Intersects all splice junctions identified in an RNA-seq experiment with annotated splice junctions. Identifies and characterizes novel and existing splice junctions. Each BED6 file in $p_mapped is intersected with those transcript splice junction BED6 files in $p_annot, whose genomic location spans the query splice junction. This is to prevent the tool from intersecting each splice site found in the mapped RNA-seq data with all annotated transcripts. $mil specifies a maximum intron length.

The intersection operations are performed with bedtools intersect from the BEDtools suite). BED sorting operations are performed with bedtools sort.

Writes two BEd6 files to $dest (optionally prefixed by $prefix), which contain novel and existing splice junctions, respectively.

ss_isCanonical($chr,$p5,$p3,$fastaobjR)

Checks whether a given splice junction is canonical, ie. whether the first and last two nucleotides of the enclosed intron correspond to a certain nucleotide motif. $chr is the chromosome name, $p5 and $p3 the 5' and 3' ends of the splice junction and $fastaobjR is a Bio::PrimarySeq::Fasta object holding the underlying reference genome

This routine does not explicitly consider standedness in the sense that splice junction motifs are evaluated in terms of the forward strand of the underlying reference sequence. This is best explained by an example: Consider the splice junction motif GU->G on the reverse strand. In 5' to 3' direction of the forward strandm this junction reads CT->AC. A splice junction is canonical if its motif corresponds to one of the following cases:

5'===]GT|CT....AG|AC[====3' ie GT->AG or CT->AC 5'===]GC|CT....AG|GC[====3' ie GC->AG or CT->GC 5'===]AT|GT....AC|AT[====3' ie AT->AC or GT->AT

DEPENDENCIES

This modules depends on the following Perl modules:

Bio::ViennaNGS

IPC::Cmd

Path::Class

Carp

Bio::ViennaNGS::SpliceJunc uses third-party tools for computing intersections of BED files: bedtools intersect from the BEDtools suite is used to compute overlaps and bedtools sort is used to sort BED output files.
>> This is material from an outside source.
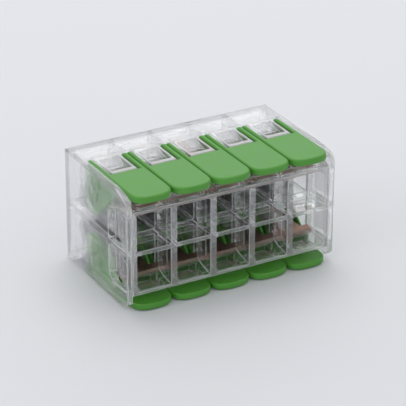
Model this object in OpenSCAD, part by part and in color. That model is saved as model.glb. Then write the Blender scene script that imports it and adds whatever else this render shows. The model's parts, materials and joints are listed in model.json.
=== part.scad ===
// Lever wire connector: two decks of wire entries in one clear housing, a lever over each entry.
// X runs across the entries, Y from the wire side to the back, Z up. Millimetres.
// Heights inside a deck are measured outwards from the middle plane between the two decks.

/* [Poles] */
// Wire entries side by side in each deck
pole_count = 5; // [2:1:5]
// Distance between neighbouring entries
pitch = 5.6; // [5.6:0.1:6.2]

/* [Body] */
// Side wall beyond the outermost entry
side_margin = 0.95; // [0.9:0.05:1.3]
// Depth of the housing from the wire side to the back
body_depth = 18.0; // [17.8:0.2:19.0]
// Height over both decks
body_height = 15.8; // [15.8:0.2:16.6]
// Thickness of the roof and of the back wall
wall = 0.9; // [0.6:0.1:1.0]
// Radius of the vertical back corners
plan_radius = 1.3; // [0.6:0.1:2.0]
// Radius of the back edges along X
back_radius = 1.4; // [0.6:0.1:2.0]
// Radius of the side edges along Y
edge_radius = 0.6; // [0.3:0.1:0.8]
// Length of the fall at the front of the side walls
nose_run = 4.8; // [3.0:0.2:6.0]
// Height of that fall
nose_drop = 1.6; // [1.0:0.1:2.2]

/* [Levers] */
// Length of the lip that overhangs the wire side
lip_overhang = 0.7; // [0.5:0.1:1.4]
// Width of a lever
lever_w = 5.5; // [5.3:0.05:5.5]
// Thickness of the finger pad
pad_thick = 0.9; // [0.8:0.1:1.0]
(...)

Make sure that those third-party utilities are available on your system, and that hey can be found and executed by the perl interpreter. We recommend installing the latest version of BEDtools on your system.

SEE ALSO

Bio::ViennaNGS

AUTHOR

Michael T. Wolfinger <michael@wolfinger.eu>

COPYRIGHT AND LICENSE

Copyright (C) 2014 Michael T. Wolfinger <michael@wolfinger.eu>

This library is free software; you can redistribute it and/or modify it under the same terms as Perl itself, either Perl version 5.12.4 or, at your option, any later version of Perl 5 you may have available.

This software is distributed in the hope that it will be useful, but WITHOUT ANY WARRANTY; without even the implied warranty of MERCHANTABILITY or FITNESS FOR A PARTICULAR PURPOSE. See the GNU General Public License for more details.